Records with modeling code
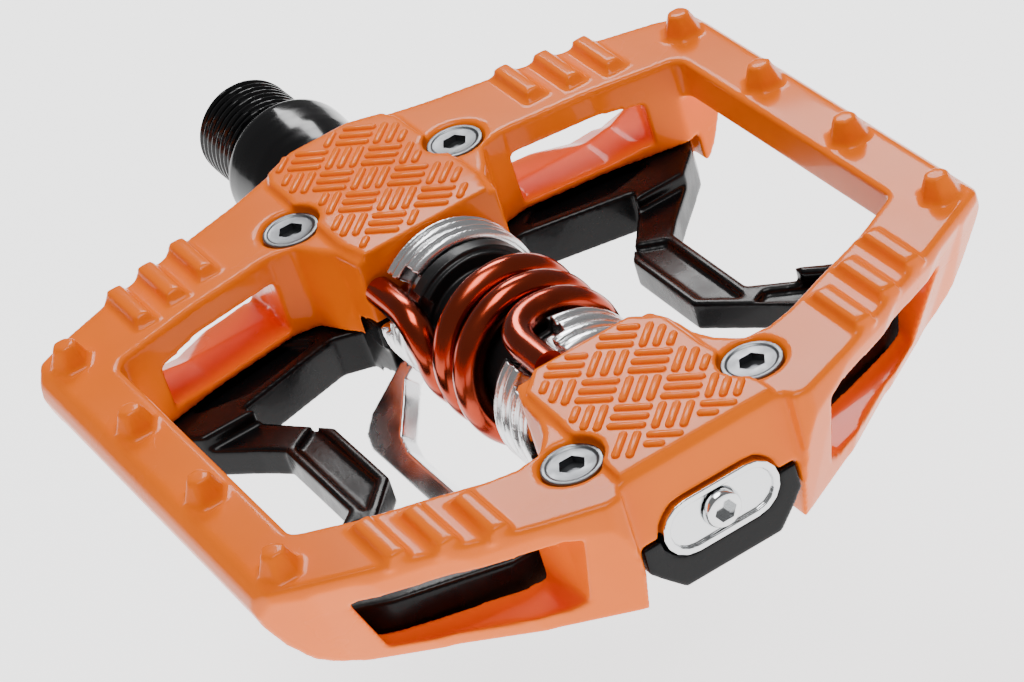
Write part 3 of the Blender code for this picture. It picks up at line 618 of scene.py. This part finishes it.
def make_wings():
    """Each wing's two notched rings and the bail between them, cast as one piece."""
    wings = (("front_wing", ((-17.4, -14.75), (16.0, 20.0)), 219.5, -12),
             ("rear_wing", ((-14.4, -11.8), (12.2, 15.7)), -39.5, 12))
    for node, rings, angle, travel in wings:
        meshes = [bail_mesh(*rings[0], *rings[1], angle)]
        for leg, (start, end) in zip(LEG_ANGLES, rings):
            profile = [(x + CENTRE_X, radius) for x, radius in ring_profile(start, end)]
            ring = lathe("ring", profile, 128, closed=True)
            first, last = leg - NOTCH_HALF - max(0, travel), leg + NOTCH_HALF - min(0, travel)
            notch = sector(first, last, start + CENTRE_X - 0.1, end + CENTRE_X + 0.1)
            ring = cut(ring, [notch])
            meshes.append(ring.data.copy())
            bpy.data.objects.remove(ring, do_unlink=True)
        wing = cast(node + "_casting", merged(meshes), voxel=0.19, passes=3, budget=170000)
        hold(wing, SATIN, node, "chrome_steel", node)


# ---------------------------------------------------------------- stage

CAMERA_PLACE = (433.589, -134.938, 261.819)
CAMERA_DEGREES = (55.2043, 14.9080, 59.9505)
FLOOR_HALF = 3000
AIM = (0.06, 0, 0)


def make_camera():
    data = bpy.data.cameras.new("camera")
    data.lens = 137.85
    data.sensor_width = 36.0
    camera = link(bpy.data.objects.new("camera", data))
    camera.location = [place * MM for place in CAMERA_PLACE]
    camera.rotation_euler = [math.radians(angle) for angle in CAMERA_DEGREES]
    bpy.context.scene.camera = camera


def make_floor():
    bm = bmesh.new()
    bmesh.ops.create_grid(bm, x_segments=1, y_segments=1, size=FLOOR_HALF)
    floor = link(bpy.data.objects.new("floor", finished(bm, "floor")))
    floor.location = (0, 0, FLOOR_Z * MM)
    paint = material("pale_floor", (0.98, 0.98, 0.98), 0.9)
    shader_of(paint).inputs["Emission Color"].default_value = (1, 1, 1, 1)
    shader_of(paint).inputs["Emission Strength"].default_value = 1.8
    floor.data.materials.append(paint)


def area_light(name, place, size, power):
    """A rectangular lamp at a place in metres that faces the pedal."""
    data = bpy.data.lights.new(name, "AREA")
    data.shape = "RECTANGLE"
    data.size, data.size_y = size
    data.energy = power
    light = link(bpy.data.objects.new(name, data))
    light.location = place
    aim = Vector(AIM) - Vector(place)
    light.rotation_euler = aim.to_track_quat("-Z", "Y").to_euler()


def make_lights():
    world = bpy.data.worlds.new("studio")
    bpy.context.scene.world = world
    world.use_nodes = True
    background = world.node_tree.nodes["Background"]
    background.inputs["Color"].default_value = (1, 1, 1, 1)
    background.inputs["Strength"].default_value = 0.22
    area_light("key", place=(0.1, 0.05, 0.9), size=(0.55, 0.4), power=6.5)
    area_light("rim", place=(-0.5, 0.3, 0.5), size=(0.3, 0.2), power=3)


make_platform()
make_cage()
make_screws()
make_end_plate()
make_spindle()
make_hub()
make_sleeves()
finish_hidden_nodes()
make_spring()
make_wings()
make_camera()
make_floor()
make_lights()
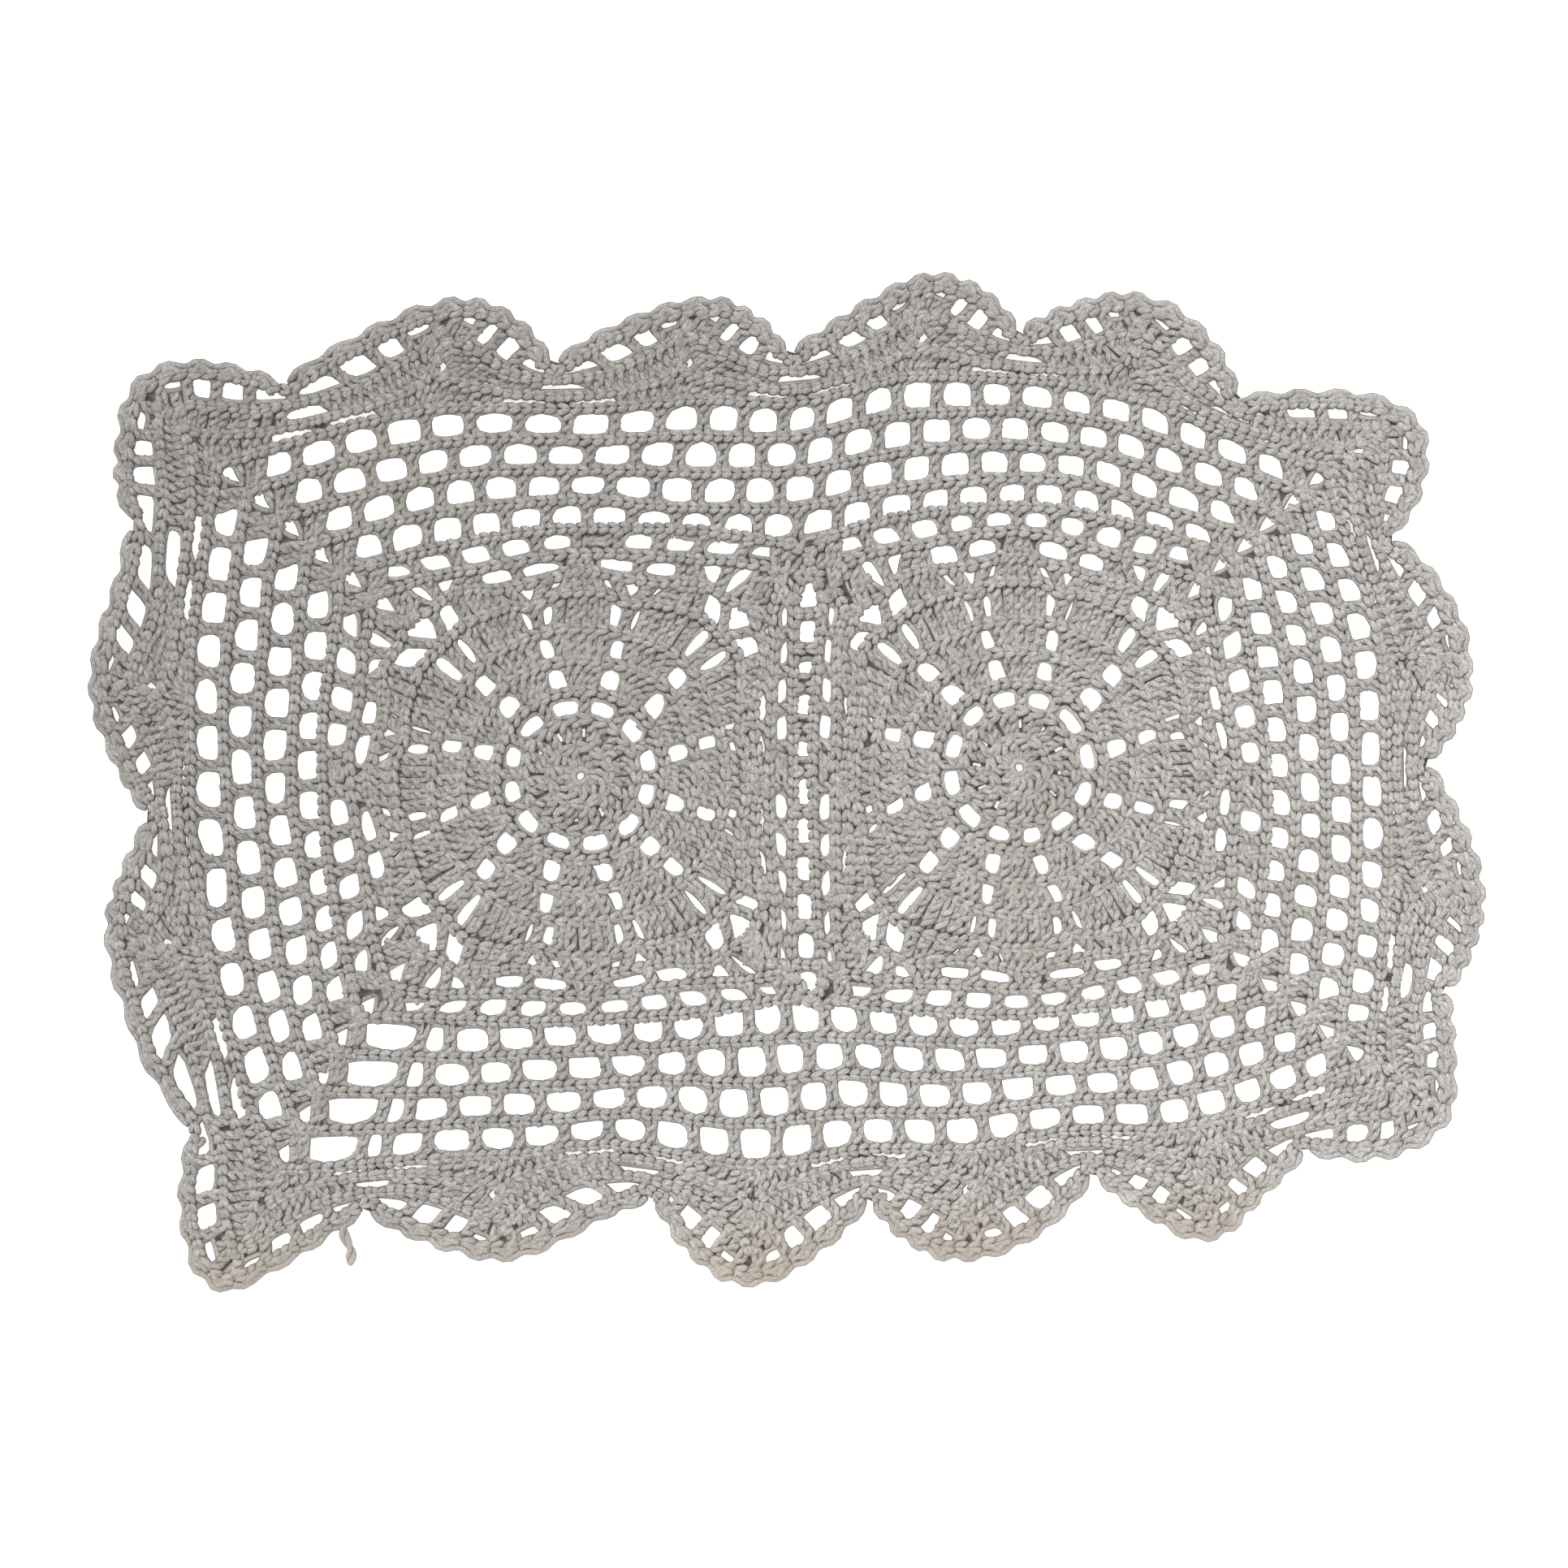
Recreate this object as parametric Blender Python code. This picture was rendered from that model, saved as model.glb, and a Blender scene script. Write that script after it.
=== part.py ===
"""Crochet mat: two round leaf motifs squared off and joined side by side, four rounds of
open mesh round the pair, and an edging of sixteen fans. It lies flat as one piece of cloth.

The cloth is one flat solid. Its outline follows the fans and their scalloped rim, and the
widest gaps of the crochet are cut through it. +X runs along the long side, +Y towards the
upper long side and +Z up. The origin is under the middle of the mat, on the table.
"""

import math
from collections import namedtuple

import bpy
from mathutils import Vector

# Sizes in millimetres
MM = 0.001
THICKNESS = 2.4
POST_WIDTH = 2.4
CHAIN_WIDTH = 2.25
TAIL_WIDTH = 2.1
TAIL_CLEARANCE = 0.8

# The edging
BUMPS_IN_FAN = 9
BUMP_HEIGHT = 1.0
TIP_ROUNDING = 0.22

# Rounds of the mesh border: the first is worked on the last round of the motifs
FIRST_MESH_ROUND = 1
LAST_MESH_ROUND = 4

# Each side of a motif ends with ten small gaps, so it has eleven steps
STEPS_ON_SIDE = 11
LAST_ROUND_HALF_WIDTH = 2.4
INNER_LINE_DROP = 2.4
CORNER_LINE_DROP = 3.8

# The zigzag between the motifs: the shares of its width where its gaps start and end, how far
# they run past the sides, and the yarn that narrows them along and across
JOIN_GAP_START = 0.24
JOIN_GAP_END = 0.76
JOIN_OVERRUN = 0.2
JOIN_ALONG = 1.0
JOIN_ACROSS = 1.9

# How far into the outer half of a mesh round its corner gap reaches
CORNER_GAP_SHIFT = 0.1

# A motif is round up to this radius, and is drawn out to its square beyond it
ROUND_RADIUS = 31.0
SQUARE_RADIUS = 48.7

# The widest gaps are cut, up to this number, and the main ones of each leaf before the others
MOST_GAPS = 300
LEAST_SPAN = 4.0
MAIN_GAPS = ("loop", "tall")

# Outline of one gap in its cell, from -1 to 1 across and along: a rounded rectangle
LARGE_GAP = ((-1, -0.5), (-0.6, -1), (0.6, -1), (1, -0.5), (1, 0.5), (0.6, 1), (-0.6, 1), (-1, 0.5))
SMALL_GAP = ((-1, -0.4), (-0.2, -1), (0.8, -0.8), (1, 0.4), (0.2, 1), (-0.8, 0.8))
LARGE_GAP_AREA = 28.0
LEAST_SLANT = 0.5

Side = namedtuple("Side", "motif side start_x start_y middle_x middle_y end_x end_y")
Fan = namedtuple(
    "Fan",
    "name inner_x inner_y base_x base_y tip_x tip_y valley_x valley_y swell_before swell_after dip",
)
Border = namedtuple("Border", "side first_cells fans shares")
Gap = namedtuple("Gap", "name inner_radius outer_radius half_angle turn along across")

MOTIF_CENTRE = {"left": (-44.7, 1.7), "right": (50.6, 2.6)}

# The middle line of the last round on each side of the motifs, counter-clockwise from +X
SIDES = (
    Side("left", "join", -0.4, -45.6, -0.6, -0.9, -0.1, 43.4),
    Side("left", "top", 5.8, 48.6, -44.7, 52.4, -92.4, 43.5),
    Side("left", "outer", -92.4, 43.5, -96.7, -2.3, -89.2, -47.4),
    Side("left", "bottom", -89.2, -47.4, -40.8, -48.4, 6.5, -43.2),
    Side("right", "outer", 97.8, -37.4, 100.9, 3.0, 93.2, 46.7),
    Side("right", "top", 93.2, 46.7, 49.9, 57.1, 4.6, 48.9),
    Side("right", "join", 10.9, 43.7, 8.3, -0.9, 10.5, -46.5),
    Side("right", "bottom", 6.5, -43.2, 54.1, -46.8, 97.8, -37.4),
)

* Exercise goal
All of the data shown above must be copied exactly.

* Solution
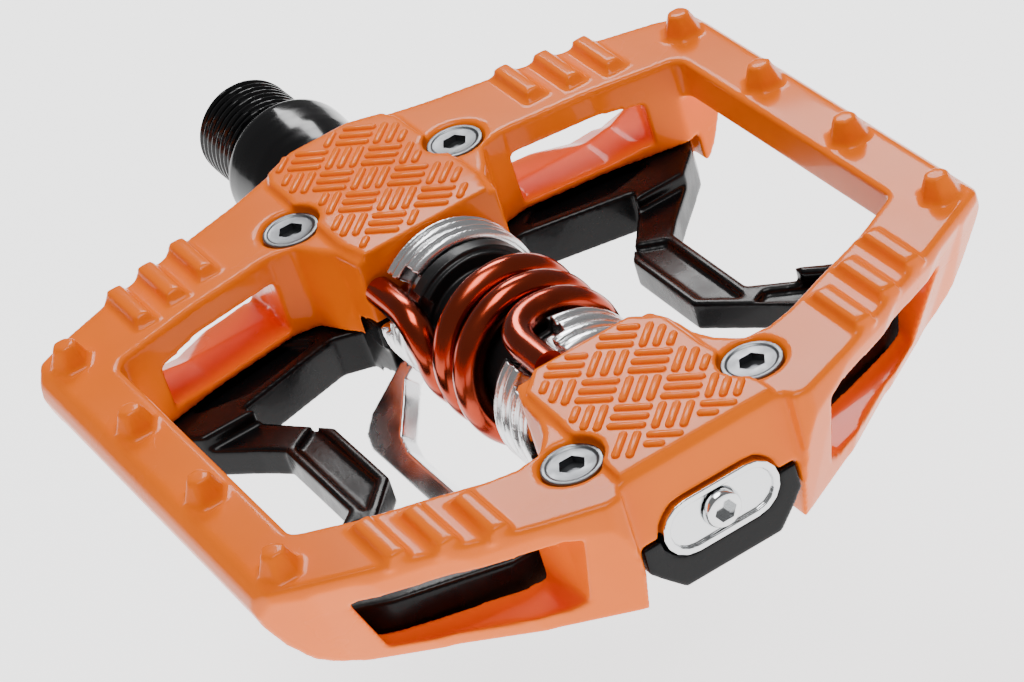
Write part 3 of the Blender code for this picture. It picks up at line 618 of scene.py. This part finishes it.
def make_wings():
    """Each wing's two notched rings and the bail between them, cast as one piece."""
    wings = (("front_wing", ((-17.4, -14.75), (16.0, 20.0)), 219.5, -12),
             ("rear_wing", ((-14.4, -11.8), (12.2, 15.7)), -39.5, 12))
    for node, rings, angle, travel in wings:
        meshes = [bail_mesh(*rings[0], *rings[1], angle)]
        for leg, (start, end) in zip(LEG_ANGLES, rings):
            profile = [(x + CENTRE_X, radius) for x, radius in ring_profile(start, end)]
            ring = lathe("ring", profile, 128, closed=True)
            first, last = leg - NOTCH_HALF - max(0, travel), leg + NOTCH_HALF - min(0, travel)
            notch = sector(first, last, start + CENTRE_X - 0.1, end + CENTRE_X + 0.1)
            ring = cut(ring, [notch])
            meshes.append(ring.data.copy())
            bpy.data.objects.remove(ring, do_unlink=True)
        wing = cast(node + "_casting", merged(meshes), voxel=0.19, passes=3, budget=170000)
        hold(wing, SATIN, node, "chrome_steel", node)


# ---------------------------------------------------------------- stage

CAMERA_PLACE = (433.589, -134.938, 261.819)
CAMERA_DEGREES = (55.2043, 14.9080, 59.9505)
FLOOR_HALF = 3000
AIM = (0.06, 0, 0)


def make_camera():
    data = bpy.data.cameras.new("camera")
    data.lens = 137.85
    data.sensor_width = 36.0
    camera = link(bpy.data.objects.new("camera", data))
    camera.location = [place * MM for place in CAMERA_PLACE]
    camera.rotation_euler = [math.radians(angle) for angle in CAMERA_DEGREES]
    bpy.context.scene.camera = camera


def make_floor():
    bm = bmesh.new()
    bmesh.ops.create_grid(bm, x_segments=1, y_segments=1, size=FLOOR_HALF)
    floor = link(bpy.data.objects.new("floor", finished(bm, "floor")))
    floor.location = (0, 0, FLOOR_Z * MM)
    paint = material("pale_floor", (0.98, 0.98, 0.98), 0.9)
    shader_of(paint).inputs["Emission Color"].default_value = (1, 1, 1, 1)
    shader_of(paint).inputs["Emission Strength"].default_value = 1.8
    floor.data.materials.append(paint)


def area_light(name, place, size, power):
    """A rectangular lamp at a place in metres that faces the pedal."""
    data = bpy.data.lights.new(name, "AREA")
    data.shape = "RECTANGLE"
    data.size, data.size_y = size
    data.energy = power
    light = link(bpy.data.objects.new(name, data))
    light.location = place
    aim = Vector(AIM) - Vector(place)
    light.rotation_euler = aim.to_track_quat("-Z", "Y").to_euler()


def make_lights():
    world = bpy.data.worlds.new("studio")
    bpy.context.scene.world = world
    world.use_nodes = True
    background = world.node_tree.nodes["Background"]
    background.inputs["Color"].default_value = (1, 1, 1, 1)
    background.inputs["Strength"].default_value = 0.22
    area_light("key", place=(0.1, 0.05, 0.9), size=(0.55, 0.4), power=6.5)
    area_light("rim", place=(-0.5, 0.3, 0.5), size=(0.3, 0.2), power=3)


make_platform()
make_cage()
make_screws()
make_end_plate()
make_spindle()
make_hub()
make_sleeves()
finish_hidden_nodes()
make_spring()
make_wings()
make_camera()
make_floor()
make_lights()
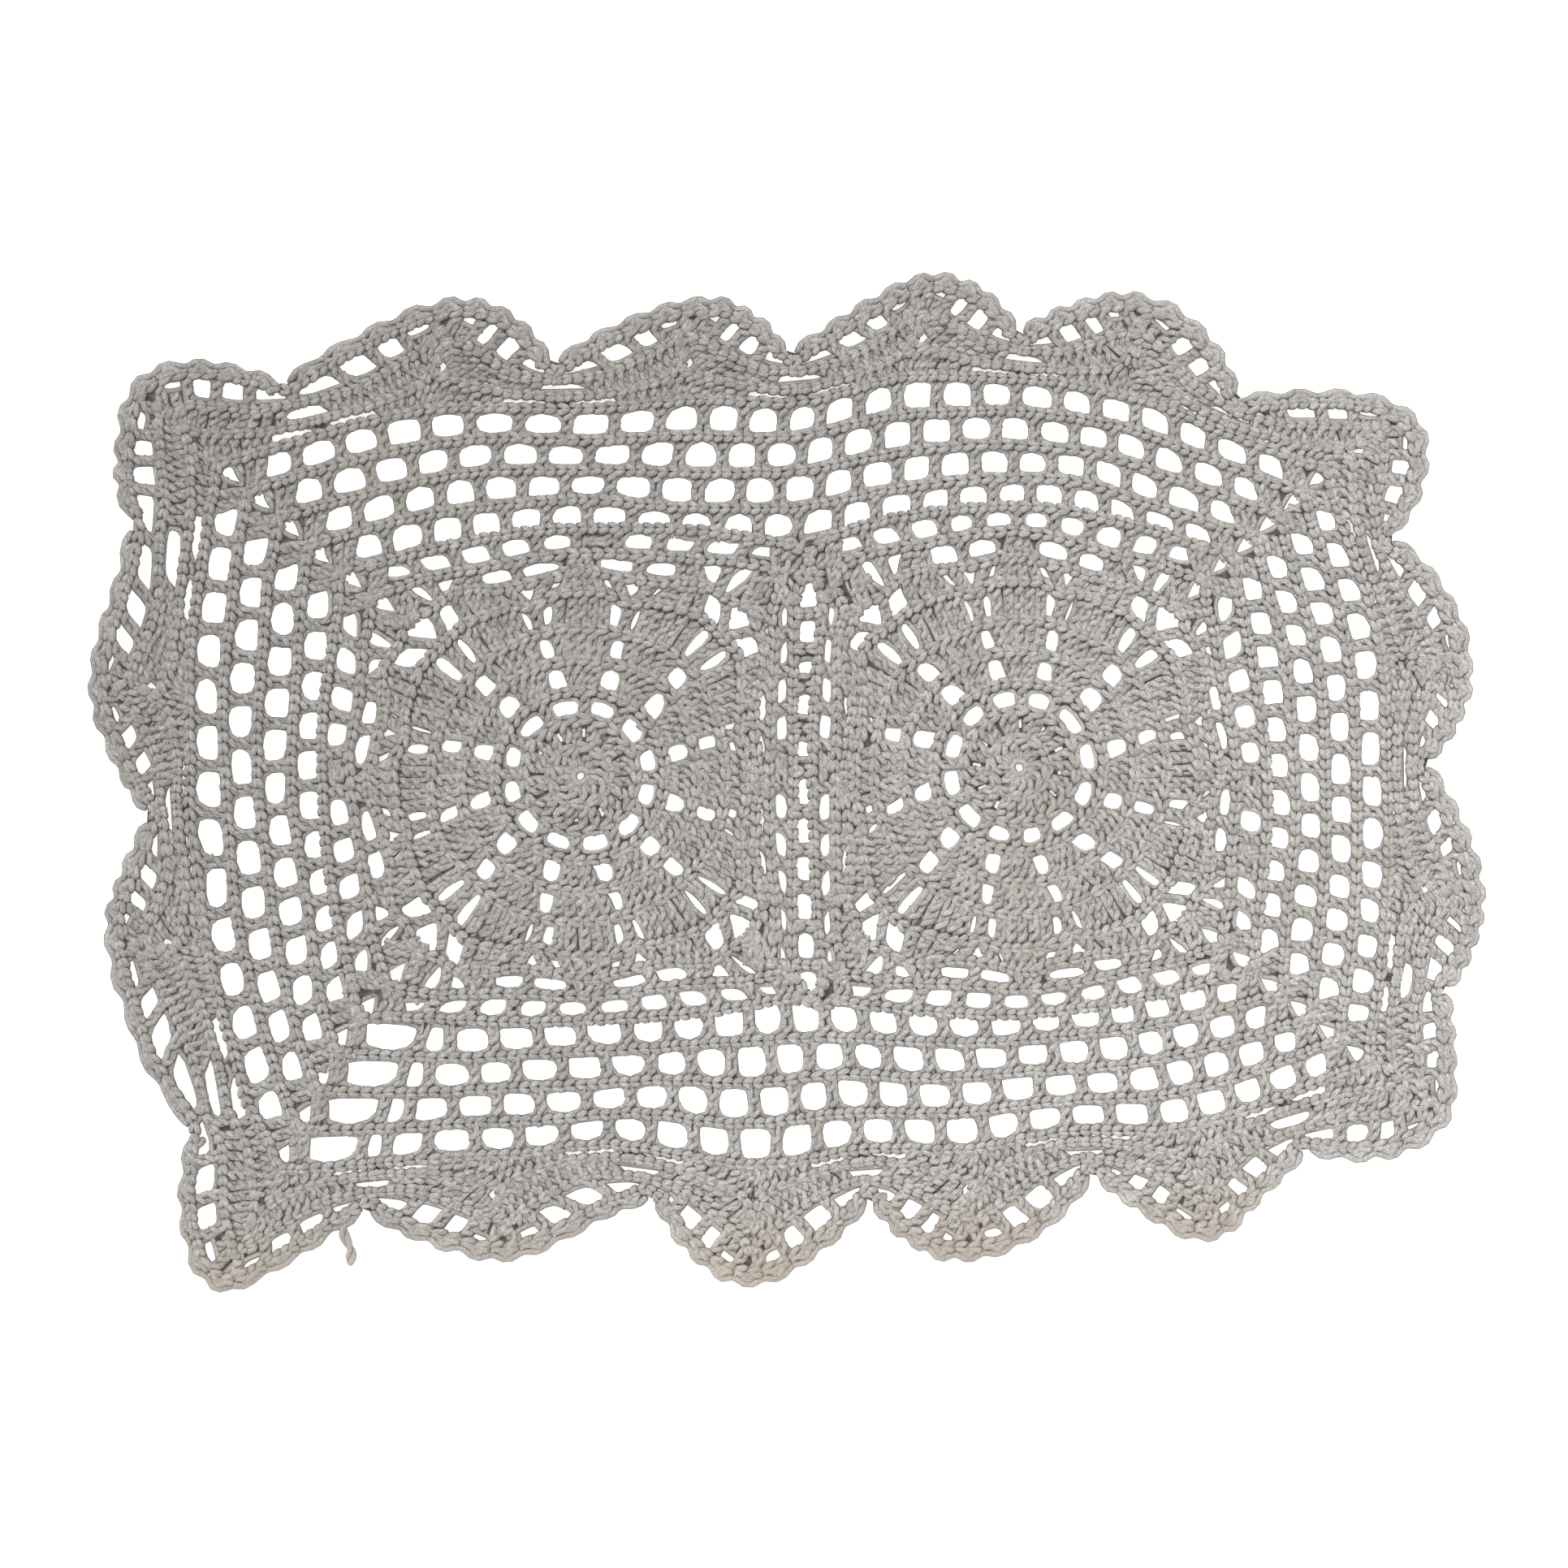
Recreate this object as parametric Blender Python code. This picture was rendered from that model, saved as model.glb, and a Blender scene script. Write that script after it.
=== part.py ===
"""Crochet mat: two round leaf motifs squared off and joined side by side, four rounds of
open mesh round the pair, and an edging of sixteen fans. It lies flat as one piece of cloth.

The cloth is one flat solid. Its outline follows the fans and their scalloped rim, and the
widest gaps of the crochet are cut through it. +X runs along the long side, +Y towards the
upper long side and +Z up. The origin is under the middle of the mat, on the table.
"""

import math
from collections import namedtuple

import bpy
from mathutils import Vector

# Sizes in millimetres
MM = 0.001
THICKNESS = 2.4
POST_WIDTH = 2.4
CHAIN_WIDTH = 2.25
TAIL_WIDTH = 2.1
TAIL_CLEARANCE = 0.8

# The edging
BUMPS_IN_FAN = 9
BUMP_HEIGHT = 1.0
TIP_ROUNDING = 0.22

# Rounds of the mesh border: the first is worked on the last round of the motifs
FIRST_MESH_ROUND = 1
LAST_MESH_ROUND = 4

# Each side of a motif ends with ten small gaps, so it has eleven steps
STEPS_ON_SIDE = 11
LAST_ROUND_HALF_WIDTH = 2.4
INNER_LINE_DROP = 2.4
CORNER_LINE_DROP = 3.8

# The zigzag between the motifs: the shares of its width where its gaps start and end, how far
# they run past the sides, and the yarn that narrows them along and across
JOIN_GAP_START = 0.24
JOIN_GAP_END = 0.76
JOIN_OVERRUN = 0.2
JOIN_ALONG = 1.0
JOIN_ACROSS = 1.9

# How far into the outer half of a mesh round its corner gap reaches
CORNER_GAP_SHIFT = 0.1

# A motif is round up to this radius, and is drawn out to its square beyond it
ROUND_RADIUS = 31.0
SQUARE_RADIUS = 48.7

# The widest gaps are cut, up to this number, and the main ones of each leaf before the others
MOST_GAPS = 300
LEAST_SPAN = 4.0
MAIN_GAPS = ("loop", "tall")

# Outline of one gap in its cell, from -1 to 1 across and along: a rounded rectangle
LARGE_GAP = ((-1, -0.5), (-0.6, -1), (0.6, -1), (1, -0.5), (1, 0.5), (0.6, 1), (-0.6, 1), (-1, 0.5))
SMALL_GAP = ((-1, -0.4), (-0.2, -1), (0.8, -0.8), (1, 0.4), (0.2, 1), (-0.8, 0.8))
LARGE_GAP_AREA = 28.0
LEAST_SLANT = 0.5

Side = namedtuple("Side", "motif side start_x start_y middle_x middle_y end_x end_y")
Fan = namedtuple(
    "Fan",
    "name inner_x inner_y base_x base_y tip_x tip_y valley_x valley_y swell_before swell_after dip",
)
Border = namedtuple("Border", "side first_cells fans shares")
Gap = namedtuple("Gap", "name inner_radius outer_radius half_angle turn along across")

MOTIF_CENTRE = {"left": (-44.7, 1.7), "right": (50.6, 2.6)}

# The middle line of the last round on each side of the motifs, counter-clockwise from +X
SIDES = (
    Side("left", "join", -0.4, -45.6, -0.6, -0.9, -0.1, 43.4),
    Side("left", "top", 5.8, 48.6, -44.7, 52.4, -92.4, 43.5),
    Side("left", "outer", -92.4, 43.5, -96.7, -2.3, -89.2, -47.4),
    Side("left", "bottom", -89.2, -47.4, -40.8, -48.4, 6.5, -43.2),
    Side("right", "outer", 97.8, -37.4, 100.9, 3.0, 93.2, 46.7),
    Side("right", "top", 93.2, 46.7, 49.9, 57.1, 4.6, 48.9),
    Side("right", "join", 10.9, 43.7, 8.3, -0.9, 10.5, -46.5),
    Side("right", "bottom", 6.5, -43.2, 54.1, -46.8, 97.8, -37.4),
)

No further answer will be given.